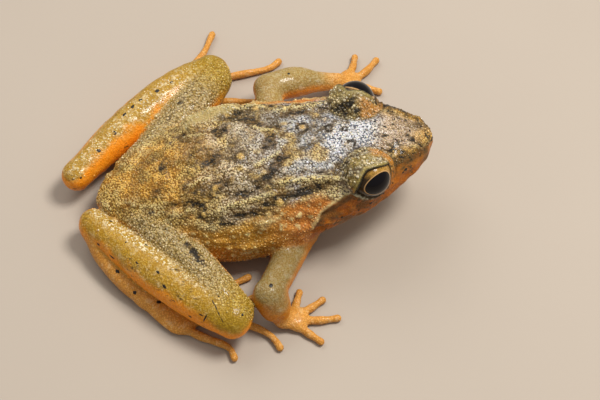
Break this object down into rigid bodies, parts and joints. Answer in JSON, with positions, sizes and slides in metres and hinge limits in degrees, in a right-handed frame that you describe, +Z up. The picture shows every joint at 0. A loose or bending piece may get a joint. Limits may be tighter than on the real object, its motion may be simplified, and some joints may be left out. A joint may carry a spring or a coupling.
{
  "type": "sitting stream frog",
  "caption": "Life-size still model of a small brown stream frog, sitting with folded hind legs, warty granular back, large dark eyes and ochre legs.",
  "frame": {"origin": "middle of the model's bounding box, at the level of its underside", "axes": "+X from the vent towards the snout, +Y to the frog's left, +Z up"},
  "size_m": [0.044, 0.0472, 0.0148],
  "materials": {
    "back_skin": "granular, moist, semi-matt",
    "leg_skin": "finely granular, moist",
    "digit_skin": "smooth, moist",
    "eye": "wet gloss"
  },
  "bodies": {
    "root": {"head": "back_skin", "left_eye": "eye", "left_finger_1": "digit_skin", "left_finger_2": "digit_skin", "left_finger_3": "digit_skin", "left_finger_4": "digit_skin", "left_forearm": "leg_skin", "left_hand": "digit_skin", "left_shank": "leg_skin", "left_sole": "digit_skin", "left_tarsus": "leg_skin", "left_thigh": "leg_skin", "left_toe_1": "digit_skin", "left_toe_2": "digit_skin", "left_toe_3": "digit_skin", "left_toe_4": "digit_skin", "left_toe_5": "digit_skin", "left_upper_arm": "leg_skin", "right_eye": "eye", "right_finger_1": "digit_skin", "right_finger_2": "digit_skin", "right_finger_3": "digit_skin", "right_finger_4": "digit_skin", "right_forearm": "leg_skin", "right_hand": "digit_skin", "right_shank": "leg_skin", "right_sole": "digit_skin", "right_tarsus": "leg_skin", "right_thigh": "leg_skin", "right_toe_1": "digit_skin", "right_toe_2": "digit_skin", "right_toe_3": "digit_skin", "right_toe_4": "digit_skin", "right_toe_5": "digit_skin", "right_upper_arm": "leg_skin", "trunk": "back_skin"}
  },
  "joints": []
}
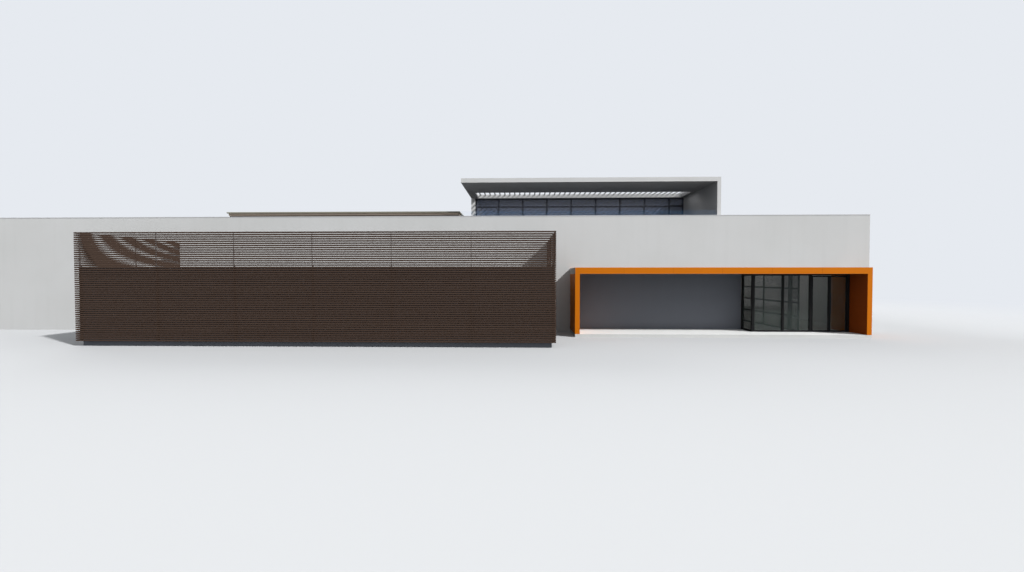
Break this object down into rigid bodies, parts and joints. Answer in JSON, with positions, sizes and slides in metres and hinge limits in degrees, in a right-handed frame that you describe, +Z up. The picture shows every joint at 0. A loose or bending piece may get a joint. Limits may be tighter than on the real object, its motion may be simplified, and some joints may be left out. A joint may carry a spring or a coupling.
{
  "type": "supermarket building, 1:2 scale model",
  "caption": "long rendered shop hall with a glazed entrance in an orange portal, a slatted side block and a glazed upper storey with a roof terrace",
  "frame": {"origin": "on the ground under the middle of the building's outline", "axes": "+Z up, the entrance front faces -Y, +X runs to the right along the front"},
  "size_m": [26.85, 18.035, 4.6],
  "materials": {
    "white_render": "smooth white rendered wall",
    "grey_render": "smooth dark grey rendered wall",
    "floor_concrete": "pale trowelled concrete",
    "roofing": "pale grey roofing sheet",
    "coping_metal": "white coated sheet metal",
    "portal_orange": "orange coated metal panels",
    "slat_wood": "dark brown stained timber slats",
    "dark_metal": "near-black coated aluminium",
    "entrance_glass": "clear glass with a faint green-grey tint",
    "window_glass": "blue-grey tinted glass",
    "steel": "brushed stainless steel",
    "roof_brown": "brown coated roof sheet"
  },
  "bodies": {
    "building": {"floor_slab": "floor_concrete", "front_wall_left": "white_render", "front_wall_over_opening": "white_render", "front_wall_middle": "white_render", "portal_back_wall": "grey_render", "front_wall_over_portal": "white_render", "front_wall_right": "white_render", "left_wall": "white_render", "right_wall": "white_render", "rear_wall": "white_render", "roof_deck": "roofing", "parapet_coping": "coping_metal", "entrance_platform": "floor_concrete", "portal_jambs": "portal_orange", "portal_canopy": "portal_orange", "lobby_posts": "dark_metal", "lobby_rails": "dark_metal", "lobby_glass": "entrance_glass", "partition_frame": "dark_metal", "partition_glass": "entrance_glass", "block_floor": "floor_concrete", "block_front_wall": "grey_render", "block_side_walls": "grey_render", "block_roof": "roofing", "screen_front": "slat_wood", "screen_left": "slat_wood", "screen_right": "slat_wood", "screen_carriers": "dark_metal", "upper_roof": "white_render", "strip_bars": "white_render", "upper_fin_wall": "white_render", "upper_left_wall": "white_render", "upper_rear_wall": "white_render", "upper_window_frame": "dark_metal", "upper_window_glass": "window_glass", "balustrade_rail": "steel", "balustrade_glass": "window_glass", "raised_roof_walls": "roof_brown", "raised_roof_top": "roof_brown"},
    "door_left": {"door_leaf_left": "dark_metal", "door_glass_left": "entrance_glass", "door_pull_left": "steel"},
    "door_right": {"door_leaf_right": "dark_metal", "door_glass_right": "entrance_glass", "door_pull_right": "steel"}
  },
  "joints": [
    {"name": "door_left_hinge", "type": "hinge", "parent": "building", "child": "door_left", "pos_m": [11.407, -6.5605, 0.091], "axis": [0, 0, 1], "range_deg": [0, 90]},
    {"name": "door_right_hinge", "type": "hinge", "parent": "building", "child": "door_right", "pos_m": [12.356, -6.5605, 0.091], "axis": [0, 0, -1], "range_deg": [0, 90]}
  ]
}
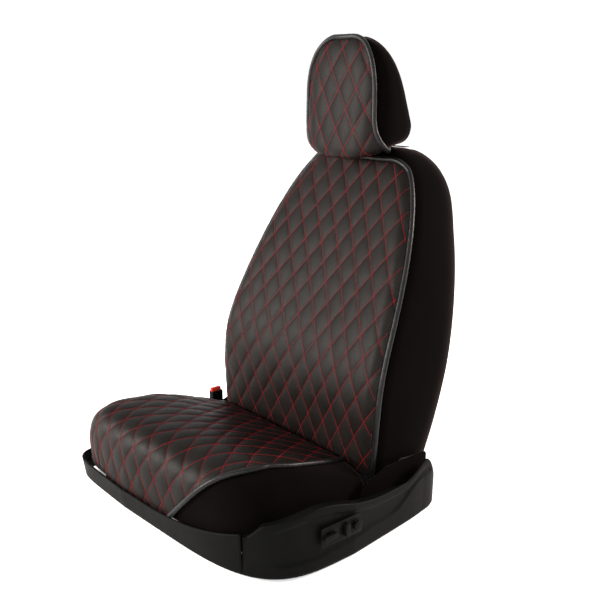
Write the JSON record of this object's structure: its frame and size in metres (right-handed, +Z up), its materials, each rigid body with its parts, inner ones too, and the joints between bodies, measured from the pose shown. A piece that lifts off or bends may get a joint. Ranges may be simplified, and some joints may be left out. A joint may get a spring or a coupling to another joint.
{
  "type": "quilted seat cover set on its front seat",
  "caption": "Quilted headrest, backrest and cushion covers with red stitching and piped edges, fitted on a power front car seat.",
  "frame": {"origin": "centre of the four floor bolt holes, on the floor", "axes": "+Z up; the seat faces -Y; +X towards the side with the seat switches"},
  "size_m": [0.6252, 0.6396, 0.8876],
  "materials": {
    "quilt": "matt, diamond quilted with red thread",
    "binding": "satin, grained",
    "thread": "twisted thread",
    "seat_fabric": "velvety",
    "webbing": "woven",
    "plastic": "fine moulded grain",
    "release_button": "smooth",
    "steel": "satin",
    "frame_steel": "black coated"
  },
  "bodies": {
    "rails": {"lower_rail_left": "frame_steel", "lower_rail_right": "frame_steel"},
    "seat_base": {"cover_cushion_panel": "quilt", "cover_cushion_piping_left": "binding", "cover_cushion_piping_right": "binding", "cover_anchor_left": "plastic", "cover_anchor_right": "plastic", "cover_strap_left": "webbing", "cover_strap_right": "webbing", "cushion_trim": "seat_fabric", "cushion_pan": "frame_steel", "side_frame_left": "frame_steel", "side_frame_right": "frame_steel", "front_cross_tube": "frame_steel", "rear_cross_tube": "frame_steel", "recline_rod": "steel", "recliner_left": "frame_steel", "recliner_right": "frame_steel", "recliner_shield_left": "seat_fabric", "recliner_shield_right": "seat_fabric", "recline_motor": "plastic", "slide_motor": "plastic", "slide_shaft": "steel", "upper_rail_left": "steel", "upper_rail_right": "steel", "front_cover": "plastic", "outboard_cover": "plastic", "inboard_cover": "plastic", "rear_cover": "plastic", "switch_bezel": "plastic", "buckle_anchor_bolt": "steel"},
    "backrest": {"backrest_trim": "seat_fabric", "backrest_arm_left": "frame_steel", "backrest_arm_right": "frame_steel", "backrest_tube_left": "frame_steel", "backrest_tube_right": "frame_steel", "backrest_tube_low": "frame_steel", "backrest_tube_top": "frame_steel", "headrest_guide_left": "plastic", "headrest_guide_right": "plastic", "cover_backrest_panel": "quilt", "cover_backrest_piping": "binding", "cover_post_strap": "webbing", "cover_post_buckle": "plastic"},
    "headrest": {"headrest_trim": "seat_fabric", "headrest_post_left": "steel", "headrest_post_right": "steel", "cover_headrest_panel": "quilt", "cover_headrest_piping": "binding"},
    "headrest_lock": {"headrest_lock_button": "plastic"},
    "buckle": {"buckle_stalk": "webbing", "buckle_housing": "plastic"},
    "buckle_release": {"buckle_button": "release_button"},
    "slide_switch": {"switch_slide": "plastic"},
    "recline_switch": {"switch_recline": "plastic"},
    "lumbar_switch": {"switch_lumbar": "plastic"}
  },
  "joints": [
    {"name": "seat_slide", "type": "slide", "parent": "rails", "child": "seat_base", "axis": [0, 1, 0], "range_m": [-0.12, 0.1]},
    {"name": "backrest_recline", "type": "hinge", "parent": "seat_base", "child": "backrest", "pos_m": [0, 0.15, 0.096], "axis": [-1, 0, 0], "range_deg": [-12, 30]},
    {"name": "headrest_height", "type": "slide", "parent": "backrest", "child": "headrest", "axis": [0, 0.1045, 0.9945], "range_m": [0, 0.06]},
    {"name": "headrest_lock_press", "type": "slide", "parent": "backrest", "child": "headrest_lock", "axis": [1, 0, 0], "range_m": [0, 0.001], "stiffness_N_per_m": 400, "springref_m": -0.001},
    {"name": "buckle_swing", "type": "hinge", "parent": "seat_base", "child": "buckle", "pos_m": [-0.263, 0.052, 0.042], "axis": [-1, 0, 0], "range_deg": [-10, 10]},
    {"name": "buckle_press", "type": "slide", "parent": "buckle", "child": "buckle_release", "axis": [0, 0, -1], "range_m": [0, 0.004], "stiffness_N_per_m": 500, "springref_m": -0.002},
    {"name": "slide_switch_move", "type": "slide", "parent": "seat_base", "child": "slide_switch", "axis": [0, 1, 0], "range_m": [-0.002, 0.002], "stiffness_N_per_m": 800},
    {"name": "recline_switch_turn", "type": "hinge", "parent": "seat_base", "child": "recline_switch", "pos_m": [0.308, -0.087, 0.068], "axis": [-1, 0, 0], "range_deg": [-8, 8], "stiffness_Nm_per_rad": 0.8},
    {"name": "lumbar_switch_press", "type": "slide", "parent": "seat_base", "child": "lumbar_switch", "axis": [-1, 0, 0], "range_m": [0, 0.0015], "stiffness_N_per_m": 800, "springref_m": -0.001}
  ]
}
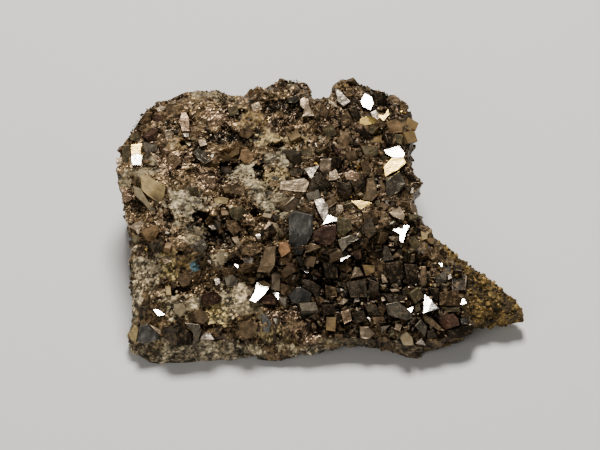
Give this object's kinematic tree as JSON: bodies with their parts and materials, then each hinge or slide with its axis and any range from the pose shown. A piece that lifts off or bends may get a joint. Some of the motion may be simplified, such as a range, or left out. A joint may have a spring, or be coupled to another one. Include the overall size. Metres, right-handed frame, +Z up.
{
  "type": "mineral specimen",
  "caption": "Arsenopyrite specimen: intergrown metallic rhombic crystals crusting a stepped slab of host rock with a bare pointed tail, lying on its flat back.",
  "frame": {"origin": "on the plane the specimen rests on, under the middle of its bounding box", "axes": "+Z up through the crystal side, +X to the right along the longest way and out to the bare tail, +Y from the low front edge to the thick back"},
  "size_m": [0.1015, 0.072, 0.0316],
  "materials": {
    "host_rock": "rough",
    "arsenopyrite_crust": "tarnished metallic crystal faces"
  },
  "bodies": {
    "root": {"host_rock": "host_rock", "arsenopyrite_crust": "arsenopyrite_crust"}
  },
  "joints": []
}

= = = = = = =

§ Task goal:
Go through the entries above and pull out each line with "shown" in it.

§ Final answer:
Write the JSON record of this object's structure: its frame and size in metres (right-handed, +Z up), its materials, each rigid body with its parts, inner ones too, and the joints between bodies, measured from the pose shown. A piece that lifts off or bends may get a joint. Ranges may be simplified, and some joints may be left out. A joint may get a spring or a coupling to another joint.
Give this object's kinematic tree as JSON: bodies with their parts and materials, then each hinge or slide with its axis and any range from the pose shown. A piece that lifts off or bends may get a joint. Some of the motion may be simplified, such as a range, or left out. A joint may have a spring, or be coupled to another one. Include the overall size. Metres, right-handed frame, +Z up.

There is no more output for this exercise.